Generative hypergraph clustering: from blockmodels to modularity

Hypergraphs are a natural modeling paradigm for a wide range of complex relational systems with multibody interactions. A standard analysis task is to identify clusters of closely related or densely interconnected nodes. While many probabilistic generative models for graph clustering have been proposed, there are relatively few such models for hypergraphs. We propose a Poisson degree-corrected hypergraph stochastic blockmodel (DCHSBM), an expressive generative model of clustered hypergraphs with heterogeneous node degrees and edge sizes. Approximate maximum-likelihood inference in the DCHSBM naturally leads to a clustering objective that generalizes the popular modularity objective for graphs. We derive a general Louvain-type algorithm for this objective, as well as a a faster, specialized "All-Or-Nothing" (AON) variant in which edges are expected to lie fully within clusters. This special case encompasses a recent proposal for modularity in hypergraphs, while also incorporating flexible resolution and edge-size parameters.
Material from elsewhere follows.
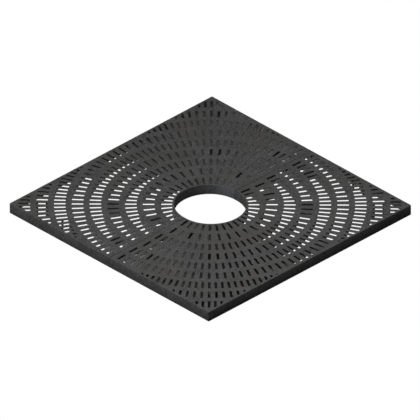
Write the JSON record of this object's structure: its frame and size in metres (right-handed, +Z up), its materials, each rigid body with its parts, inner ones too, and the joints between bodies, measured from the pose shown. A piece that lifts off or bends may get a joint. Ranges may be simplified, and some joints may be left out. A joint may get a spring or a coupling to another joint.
{
  "type": "tree grate",
  "caption": "Square cast iron tree grate in two bolted halves, with rings of radial slots round an open trunk hole, set level with paving over a tree pit.",
  "frame": {"origin": "on the ground plane, under the middle of the trunk opening", "axes": "+Z up to the walked-on face, Y along the joint between the halves, X from the left half to the right half"},
  "size_m": [1.2, 1.2, 0.047],
  "materials": {
    "cast_iron": "cast grey iron with a thin dull black dip coat, slightly grainy",
    "zinc_steel": "zinc plated steel, dulled"
  },
  "bodies": {
    "root": {"left_half": "cast_iron", "right_half": "cast_iron", "joint_bolt_1": "zinc_steel", "joint_bolt_2": "zinc_steel", "joint_bolt_3": "zinc_steel", "joint_bolt_4": "zinc_steel", "joint_nut_1": "zinc_steel", "joint_nut_2": "zinc_steel", "joint_nut_3": "zinc_steel", "joint_nut_4": "zinc_steel", "head_washer_1": "zinc_steel", "head_washer_2": "zinc_steel", "head_washer_3": "zinc_steel", "head_washer_4": "zinc_steel", "nut_washer_1": "zinc_steel", "nut_washer_2": "zinc_steel", "nut_washer_3": "zinc_steel", "nut_washer_4": "zinc_steel"}
  },
  "joints": []
}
We show that hypergraph Louvain is highly scalable, including as an example an experiment on a synthetic hypergraph of one million nodes. We also demonstrate through synthetic experiments that the detectability regimes for hypergraph community detection differ from methods based on dyadic graph projections. In particular, there are regimes in which hypergraph methods can recover planted partitions even though graph based methods necessarily fail due to information-theoretic limits. We use our model to analyze different patterns of higher-order structure in school contact networks, U.S. congressional bill cosponsorship, U.S. congressional committees, product categories in co-purchasing behavior, and hotel locations from web browsing sessions, that it is able to recover ground truth clusters in empirical data sets exhibiting the corresponding higher-order structure.